-- INFORMATION SUPPLIED start --
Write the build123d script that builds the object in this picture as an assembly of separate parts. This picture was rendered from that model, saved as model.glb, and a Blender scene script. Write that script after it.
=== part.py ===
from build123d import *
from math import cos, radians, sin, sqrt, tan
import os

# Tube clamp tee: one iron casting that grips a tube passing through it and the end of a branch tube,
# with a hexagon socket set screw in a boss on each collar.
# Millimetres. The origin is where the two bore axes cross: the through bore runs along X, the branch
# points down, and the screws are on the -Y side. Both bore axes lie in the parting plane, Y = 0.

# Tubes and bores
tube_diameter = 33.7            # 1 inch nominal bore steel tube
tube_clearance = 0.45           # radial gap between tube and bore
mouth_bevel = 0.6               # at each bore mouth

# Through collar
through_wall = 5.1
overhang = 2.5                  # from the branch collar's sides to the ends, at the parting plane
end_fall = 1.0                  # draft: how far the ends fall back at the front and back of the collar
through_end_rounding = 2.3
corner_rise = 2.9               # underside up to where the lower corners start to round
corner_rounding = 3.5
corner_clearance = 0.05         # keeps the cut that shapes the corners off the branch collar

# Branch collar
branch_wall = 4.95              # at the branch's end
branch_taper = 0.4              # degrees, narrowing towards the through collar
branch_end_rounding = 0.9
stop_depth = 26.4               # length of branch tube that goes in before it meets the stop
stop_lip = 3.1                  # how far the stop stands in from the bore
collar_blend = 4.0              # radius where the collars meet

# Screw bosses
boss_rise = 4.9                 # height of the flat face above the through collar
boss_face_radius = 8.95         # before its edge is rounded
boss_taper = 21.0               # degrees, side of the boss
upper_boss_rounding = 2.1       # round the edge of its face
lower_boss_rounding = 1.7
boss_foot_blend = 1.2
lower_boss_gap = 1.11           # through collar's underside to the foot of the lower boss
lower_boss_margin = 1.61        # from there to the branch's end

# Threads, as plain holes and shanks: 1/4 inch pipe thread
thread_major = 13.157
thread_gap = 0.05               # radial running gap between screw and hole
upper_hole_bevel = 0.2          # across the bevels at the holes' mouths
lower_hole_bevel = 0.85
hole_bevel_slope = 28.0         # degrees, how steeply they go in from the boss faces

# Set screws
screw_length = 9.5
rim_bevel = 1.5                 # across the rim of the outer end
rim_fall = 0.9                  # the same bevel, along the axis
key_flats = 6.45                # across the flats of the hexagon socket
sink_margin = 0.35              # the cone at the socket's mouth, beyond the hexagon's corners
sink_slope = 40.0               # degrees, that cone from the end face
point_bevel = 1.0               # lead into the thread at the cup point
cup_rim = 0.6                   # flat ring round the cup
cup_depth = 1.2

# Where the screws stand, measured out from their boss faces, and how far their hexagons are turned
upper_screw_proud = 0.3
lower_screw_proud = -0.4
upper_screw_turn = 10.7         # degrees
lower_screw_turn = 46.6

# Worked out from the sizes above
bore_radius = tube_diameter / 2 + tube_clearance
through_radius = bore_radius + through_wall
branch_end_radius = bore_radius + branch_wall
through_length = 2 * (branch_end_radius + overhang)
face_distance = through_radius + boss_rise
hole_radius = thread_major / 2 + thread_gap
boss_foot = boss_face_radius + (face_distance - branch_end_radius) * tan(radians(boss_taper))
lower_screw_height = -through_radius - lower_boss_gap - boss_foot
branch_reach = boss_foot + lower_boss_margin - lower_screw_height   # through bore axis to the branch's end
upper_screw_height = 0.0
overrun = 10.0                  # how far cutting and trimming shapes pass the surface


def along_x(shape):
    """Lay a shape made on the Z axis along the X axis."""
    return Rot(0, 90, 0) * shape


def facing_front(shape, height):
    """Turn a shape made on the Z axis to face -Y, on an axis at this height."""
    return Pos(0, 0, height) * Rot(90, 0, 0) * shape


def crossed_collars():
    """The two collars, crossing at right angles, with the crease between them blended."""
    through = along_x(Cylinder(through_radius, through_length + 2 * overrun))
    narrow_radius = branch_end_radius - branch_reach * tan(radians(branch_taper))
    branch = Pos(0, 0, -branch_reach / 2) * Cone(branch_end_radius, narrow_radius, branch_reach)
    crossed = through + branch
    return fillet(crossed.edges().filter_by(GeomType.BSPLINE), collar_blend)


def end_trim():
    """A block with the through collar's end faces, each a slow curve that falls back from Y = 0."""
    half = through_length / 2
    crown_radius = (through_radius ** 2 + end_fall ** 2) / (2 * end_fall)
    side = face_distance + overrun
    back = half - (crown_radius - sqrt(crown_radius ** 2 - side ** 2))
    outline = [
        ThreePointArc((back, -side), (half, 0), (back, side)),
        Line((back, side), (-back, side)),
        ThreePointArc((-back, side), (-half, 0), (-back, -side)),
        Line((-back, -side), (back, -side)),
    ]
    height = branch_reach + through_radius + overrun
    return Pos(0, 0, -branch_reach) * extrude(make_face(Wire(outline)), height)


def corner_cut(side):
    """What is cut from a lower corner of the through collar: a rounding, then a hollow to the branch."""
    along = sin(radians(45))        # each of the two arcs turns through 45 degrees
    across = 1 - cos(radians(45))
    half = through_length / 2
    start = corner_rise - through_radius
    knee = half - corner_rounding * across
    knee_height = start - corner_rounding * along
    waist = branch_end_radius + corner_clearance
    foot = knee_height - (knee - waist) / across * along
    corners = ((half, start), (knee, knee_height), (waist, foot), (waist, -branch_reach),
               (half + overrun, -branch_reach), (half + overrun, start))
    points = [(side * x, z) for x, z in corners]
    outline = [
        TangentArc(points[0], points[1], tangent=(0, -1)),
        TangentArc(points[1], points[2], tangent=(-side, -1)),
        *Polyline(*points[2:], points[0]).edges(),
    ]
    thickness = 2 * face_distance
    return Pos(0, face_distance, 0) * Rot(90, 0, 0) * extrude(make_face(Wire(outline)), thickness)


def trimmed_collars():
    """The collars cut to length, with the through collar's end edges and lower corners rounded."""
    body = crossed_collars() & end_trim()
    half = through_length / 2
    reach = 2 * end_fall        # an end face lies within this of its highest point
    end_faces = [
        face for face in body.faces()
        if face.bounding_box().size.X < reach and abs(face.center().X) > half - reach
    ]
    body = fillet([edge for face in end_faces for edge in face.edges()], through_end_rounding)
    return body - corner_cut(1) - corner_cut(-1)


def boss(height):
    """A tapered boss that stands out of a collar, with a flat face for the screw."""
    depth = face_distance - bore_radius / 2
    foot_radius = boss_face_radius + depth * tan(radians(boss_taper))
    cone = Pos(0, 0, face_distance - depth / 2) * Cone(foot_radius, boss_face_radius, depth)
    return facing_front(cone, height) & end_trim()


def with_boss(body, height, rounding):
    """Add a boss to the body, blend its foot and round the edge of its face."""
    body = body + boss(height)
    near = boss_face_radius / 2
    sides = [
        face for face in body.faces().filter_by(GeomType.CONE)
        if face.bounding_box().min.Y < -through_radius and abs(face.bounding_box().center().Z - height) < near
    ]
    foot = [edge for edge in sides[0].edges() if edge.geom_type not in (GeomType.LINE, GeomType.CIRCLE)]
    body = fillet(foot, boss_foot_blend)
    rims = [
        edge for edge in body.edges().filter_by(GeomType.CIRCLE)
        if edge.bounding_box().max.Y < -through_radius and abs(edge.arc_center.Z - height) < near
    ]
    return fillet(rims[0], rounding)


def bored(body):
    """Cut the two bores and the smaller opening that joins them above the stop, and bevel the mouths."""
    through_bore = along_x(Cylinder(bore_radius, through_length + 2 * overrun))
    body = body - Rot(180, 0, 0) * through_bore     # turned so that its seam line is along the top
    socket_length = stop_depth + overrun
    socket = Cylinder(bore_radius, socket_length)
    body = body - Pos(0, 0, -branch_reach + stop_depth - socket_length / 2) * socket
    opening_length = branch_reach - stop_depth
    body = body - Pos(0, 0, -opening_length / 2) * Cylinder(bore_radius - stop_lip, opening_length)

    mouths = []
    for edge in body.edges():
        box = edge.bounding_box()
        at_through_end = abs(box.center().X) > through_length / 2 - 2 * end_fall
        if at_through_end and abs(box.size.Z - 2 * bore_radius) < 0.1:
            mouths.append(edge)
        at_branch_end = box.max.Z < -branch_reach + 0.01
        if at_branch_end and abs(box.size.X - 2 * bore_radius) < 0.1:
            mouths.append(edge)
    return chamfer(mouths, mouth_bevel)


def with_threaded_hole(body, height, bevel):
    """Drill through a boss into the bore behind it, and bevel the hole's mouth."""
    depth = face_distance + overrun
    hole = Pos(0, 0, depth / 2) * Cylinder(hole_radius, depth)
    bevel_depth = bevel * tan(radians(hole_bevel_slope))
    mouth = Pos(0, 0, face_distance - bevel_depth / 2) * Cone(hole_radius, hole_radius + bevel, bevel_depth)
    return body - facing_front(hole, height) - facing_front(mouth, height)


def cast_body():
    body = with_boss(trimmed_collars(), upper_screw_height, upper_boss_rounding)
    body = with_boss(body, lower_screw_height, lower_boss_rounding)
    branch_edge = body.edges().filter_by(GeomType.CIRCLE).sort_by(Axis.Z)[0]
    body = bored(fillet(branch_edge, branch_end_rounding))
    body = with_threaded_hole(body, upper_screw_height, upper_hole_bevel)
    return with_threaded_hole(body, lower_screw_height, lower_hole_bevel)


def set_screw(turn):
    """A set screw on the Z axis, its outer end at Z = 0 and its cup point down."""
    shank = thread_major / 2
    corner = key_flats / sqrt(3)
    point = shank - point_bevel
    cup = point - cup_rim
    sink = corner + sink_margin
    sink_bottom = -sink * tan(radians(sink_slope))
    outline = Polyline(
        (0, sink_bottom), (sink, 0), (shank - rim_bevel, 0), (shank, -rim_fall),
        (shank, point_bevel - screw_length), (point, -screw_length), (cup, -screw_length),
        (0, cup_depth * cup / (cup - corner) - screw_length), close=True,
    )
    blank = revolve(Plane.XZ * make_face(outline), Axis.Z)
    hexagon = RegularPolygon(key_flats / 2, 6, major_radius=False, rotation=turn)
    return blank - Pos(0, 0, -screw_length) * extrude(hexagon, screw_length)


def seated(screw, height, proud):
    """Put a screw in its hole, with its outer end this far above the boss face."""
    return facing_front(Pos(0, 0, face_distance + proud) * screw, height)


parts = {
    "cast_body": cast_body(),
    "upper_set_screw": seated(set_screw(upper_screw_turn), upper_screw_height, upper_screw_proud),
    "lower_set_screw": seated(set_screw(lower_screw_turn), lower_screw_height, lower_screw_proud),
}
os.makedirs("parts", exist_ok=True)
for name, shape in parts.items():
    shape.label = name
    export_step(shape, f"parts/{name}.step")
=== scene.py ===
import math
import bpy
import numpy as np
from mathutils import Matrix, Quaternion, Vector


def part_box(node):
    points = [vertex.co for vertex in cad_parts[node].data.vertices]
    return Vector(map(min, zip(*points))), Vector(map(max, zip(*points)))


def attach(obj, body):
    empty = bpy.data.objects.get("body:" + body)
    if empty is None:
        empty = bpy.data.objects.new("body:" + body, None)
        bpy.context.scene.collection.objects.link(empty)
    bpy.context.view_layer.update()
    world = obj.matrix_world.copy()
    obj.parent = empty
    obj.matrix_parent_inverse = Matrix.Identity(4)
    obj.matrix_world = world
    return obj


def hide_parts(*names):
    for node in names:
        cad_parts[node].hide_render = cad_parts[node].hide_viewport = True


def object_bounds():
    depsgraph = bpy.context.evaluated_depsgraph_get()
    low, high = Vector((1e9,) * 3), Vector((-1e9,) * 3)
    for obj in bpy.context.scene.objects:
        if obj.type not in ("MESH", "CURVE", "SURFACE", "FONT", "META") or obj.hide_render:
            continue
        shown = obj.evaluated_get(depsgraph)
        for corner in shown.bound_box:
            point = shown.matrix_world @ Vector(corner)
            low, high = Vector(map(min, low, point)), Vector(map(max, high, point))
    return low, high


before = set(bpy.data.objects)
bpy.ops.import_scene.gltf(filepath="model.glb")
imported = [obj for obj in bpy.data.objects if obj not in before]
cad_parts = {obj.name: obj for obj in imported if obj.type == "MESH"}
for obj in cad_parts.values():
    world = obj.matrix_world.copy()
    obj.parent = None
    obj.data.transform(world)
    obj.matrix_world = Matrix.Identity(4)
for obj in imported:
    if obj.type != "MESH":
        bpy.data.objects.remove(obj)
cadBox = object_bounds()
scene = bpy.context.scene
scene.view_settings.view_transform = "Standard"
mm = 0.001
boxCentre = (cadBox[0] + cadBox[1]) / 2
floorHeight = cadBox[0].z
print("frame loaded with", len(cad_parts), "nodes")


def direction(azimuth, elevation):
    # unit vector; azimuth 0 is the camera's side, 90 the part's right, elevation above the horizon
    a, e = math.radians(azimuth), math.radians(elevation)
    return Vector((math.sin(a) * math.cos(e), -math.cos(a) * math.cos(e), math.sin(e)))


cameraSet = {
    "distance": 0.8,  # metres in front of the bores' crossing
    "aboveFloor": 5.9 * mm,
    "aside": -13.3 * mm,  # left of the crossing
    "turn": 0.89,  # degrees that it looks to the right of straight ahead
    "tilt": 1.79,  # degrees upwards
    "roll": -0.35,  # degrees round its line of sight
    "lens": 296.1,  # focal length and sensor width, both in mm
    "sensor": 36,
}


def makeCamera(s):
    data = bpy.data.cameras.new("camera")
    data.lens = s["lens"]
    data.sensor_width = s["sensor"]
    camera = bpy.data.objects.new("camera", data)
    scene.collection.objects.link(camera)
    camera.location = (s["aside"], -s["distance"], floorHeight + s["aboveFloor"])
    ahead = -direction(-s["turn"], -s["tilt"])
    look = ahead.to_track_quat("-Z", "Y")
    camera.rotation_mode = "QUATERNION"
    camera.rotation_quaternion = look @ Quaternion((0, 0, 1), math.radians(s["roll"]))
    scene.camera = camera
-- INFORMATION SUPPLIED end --
WHAT YOU NEED TO DO: Both the line with "blank = revolve(Plane.XZ" and the line with "cad_parts[node].hide_render = cad_parts[node].hide_viewport" belong in the extract, along with every line between them; set down those lines exactly and only.

RESULT OF THIS EXERCISE:
    blank = revolve(Plane.XZ * make_face(outline), Axis.Z)
    hexagon = RegularPolygon(key_flats / 2, 6, major_radius=False, rotation=turn)
    return blank - Pos(0, 0, -screw_length) * extrude(hexagon, screw_length)


def seated(screw, height, proud):
    """Put a screw in its hole, with its outer end this far above the boss face."""
    return facing_front(Pos(0, 0, face_distance + proud) * screw, height)


parts = {
    "cast_body": cast_body(),
    "upper_set_screw": seated(set_screw(upper_screw_turn), upper_screw_height, upper_screw_proud),
    "lower_set_screw": seated(set_screw(lower_screw_turn), lower_screw_height, lower_screw_proud),
}
os.makedirs("parts", exist_ok=True)
for name, shape in parts.items():
    shape.label = name
    export_step(shape, f"parts/{name}.step")
=== scene.py ===
import math
import bpy
import numpy as np
from mathutils import Matrix, Quaternion, Vector


def part_box(node):
    points = [vertex.co for vertex in cad_parts[node].data.vertices]
    return Vector(map(min, zip(*points))), Vector(map(max, zip(*points)))


def attach(obj, body):
    empty = bpy.data.objects.get("body:" + body)
    if empty is None:
        empty = bpy.data.objects.new("body:" + body, None)
        bpy.context.scene.collection.objects.link(empty)
    bpy.context.view_layer.update()
    world = obj.matrix_world.copy()
    obj.parent = empty
    obj.matrix_parent_inverse = Matrix.Identity(4)
    obj.matrix_world = world
    return obj


def hide_parts(*names):
    for node in names:
        cad_parts[node].hide_render = cad_parts[node].hide_viewport = True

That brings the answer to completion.